また、厳密な除去が必要でない場合は、市販のグルテンフリーと書かれた商品などをたまに取り入れてみるのもいいかもしれません。
【グルテンフリー食品】
米粉を使ったパン
大豆粉やオートミールを使用したクッキーやケーキ
おせんべい、餅、団子といった和菓子類
ナッツやフルーツ
日本酒、ワイン、梅酒、第三のビールと呼ばれる麦芽を使用してないビールなど
※製造過程やフレーバーなどにより微量に含まれていることもあるのでアレルギー体質の人は注意が必要です。

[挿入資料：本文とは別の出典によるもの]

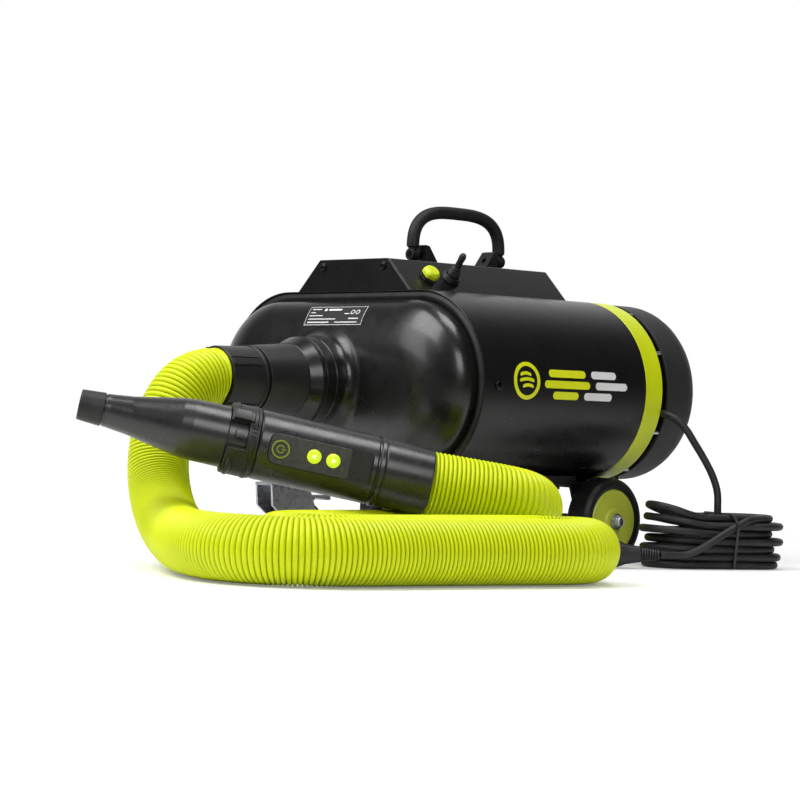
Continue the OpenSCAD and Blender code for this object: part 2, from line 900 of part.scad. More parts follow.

パッケージの食品表示などをよく読んでから食べましょう。
小麦粉には、食物繊維やビタミンB群が豊富に含まれるので、グルテンフリーを行う際には、これらの栄養素が不足しないように他の食品から取り入れるようにしましょう。
グルテンフリーの効果は個人差があり、期間を決めて体の調子を確かめながら取り入れてみてください。
アレルギー症状があり、完全に除去しなくてはならない場合を除き、健康法の一つとしてグルテンフリーを行う場合は、完全に置き換えるのではなく、まずはグルテンを減らすというところから始めてみましょう。